Step 6: Test Your Alert
Don’t just assume it works. Revenoid lets you preview or test most alerts. Use fake data or set a temporary threshold you know will trigger, then check:
- Did the right people get pinged?
- Was the message clear and actionable?
- Did it come through at the expected time?
If something’s off, tweak it now—before it matters.
Step 7: Review and Tune Regularly
The first week will probably be rough. You’ll get alerts you don’t care about, or you’ll realize you missed something important. That’s normal.
- Mute or delete useless alerts: If you ignore it twice, it’s not worth keeping.
- Adjust thresholds: If you’re getting pinged for every tiny fluctuation, the bar is too low.
- Add context: Good alert messages explain what happened and what to look at next. Don’t just send raw metrics.
Set a monthly calendar reminder to review which alerts you actually acted on. If an alert never triggers (or always triggers), it probably needs adjusting.
What’s Overhyped (and What Actually Works)
- Don’t set up 20+ alerts out of the gate. Start with your top 2–4. More alerts = more noise.
- Don’t trust “AI-powered” alerting to know what matters to your business. At best, it’ll point out anomalies; at worst, you’ll get “something changed” pings that don’t mean much.
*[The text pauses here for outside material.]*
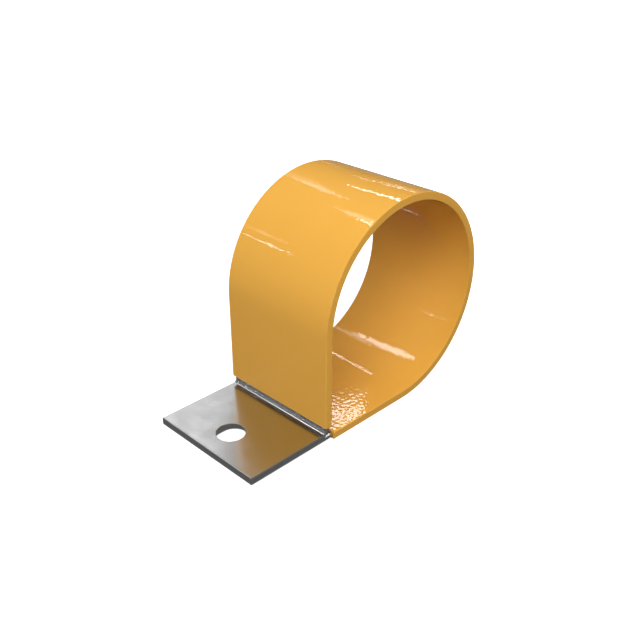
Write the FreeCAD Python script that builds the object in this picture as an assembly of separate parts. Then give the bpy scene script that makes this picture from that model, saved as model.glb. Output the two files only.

- Do use combinations. For example, create an alert only if pipeline drops and win rate drops, to avoid false alarms from one-off deals slipping.
- Ignore “vanity” notifications. You don’t need to know every time someone fills out a form.
Pro Tips for Staying Sane
- Batch low-priority alerts. Weekly summaries are your friend.
- Rotate who gets urgent alerts. No one should be on call 24/7 for GTM metrics.
- Document why you set each alert. Helps when you forget months later.
Wrapping Up
Custom alerts in Revenoid can cut through the noise—if you keep them focused on what actually matters. Start small, test often, and don’t be afraid to turn things off. The goal isn’t to catch everything; it’s to catch what will actually change your next move. Keep your setup simple, and iterate as your business changes. That’s how you stay sane—and effective.